Le Puits de la vérité/Le poète Segrais



LE POÈTE SEGRAIS



Il y a des poètes qui sont plus oubliés que d’autres, quoiqu’ils eurent dans leur temps une réputation qui, au contraire, semblait durable. Segrais est de ceux-là. On n’a même point réimprimé un choix de ses poésies, comme on l’a fait pour d’aucuns qui ne le méritaient guère. Victor Hugo pourtant, aux heures ardentes du romantisme, l’avait lu, goûté et s’en était souvenu.
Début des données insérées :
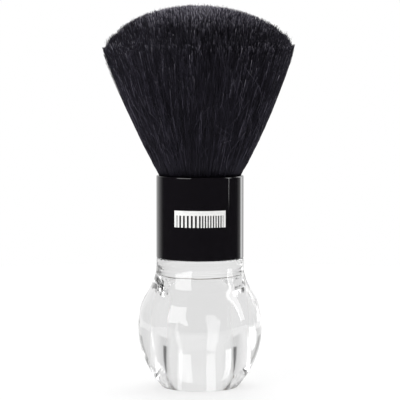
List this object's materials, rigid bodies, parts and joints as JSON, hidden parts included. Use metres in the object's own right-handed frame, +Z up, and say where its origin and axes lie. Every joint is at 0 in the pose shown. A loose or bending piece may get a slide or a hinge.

Il s’avisa un jour de mettre un vers et demi de Segrais en épitaphe à une de ses poésies :

… Oh ! les charmantes choses
Que me disait Aline en la saison des roses

Mais Victor Hugo, avec son sens extraordinaire de la perfection pittoresque, avait légèrement corrigé la citation. Ce qu’a dit Segrais n’est pas tout à fait aussi joli, mais c’est encore agréable, et tant qu’on réimprimera Victor Hugo le nom de Segrais demeurera, comme un souvenir odorant, associé à la saison des roses. Mais il reste un peu plus de lui. Il reste un soupçon, un doute, une hypothèse. Segrais était attaché à Mme de La Fayette. Il lisait, il écrivait avec elle. Il corrigea et mit au point une de ses romances, on le sait de source sûre. Quelle part eut-il à la Princesse de Clèves, on ne sait pas du tout. Au moment où parut ce petit livre, il se détachait du monde, il songeait à se retirer dans sa ville natale, à se marier, à dire adieu à sa petite renommée, il ne revendiqua donc rien. Des éditions, cependant, parurent sous son nom et le doute subsiste. Alors n’a-t-on pas bien fait de lui élever un modeste monument, à lui qui eut peut-être part à l’un des monuments de la langue française. Il est vrai que les discours prononcés à cette occasion n’affirmèrent nullement sa participation à la Princesse de Clèves. Mais j’ai quelque idée qu’on aurait pu soutenir le contraire. Du reste ni l’un ni l’autre des deux auteurs n’attachaient à cela la moindre importance. Ils différaient beaucoup de nos contemporains.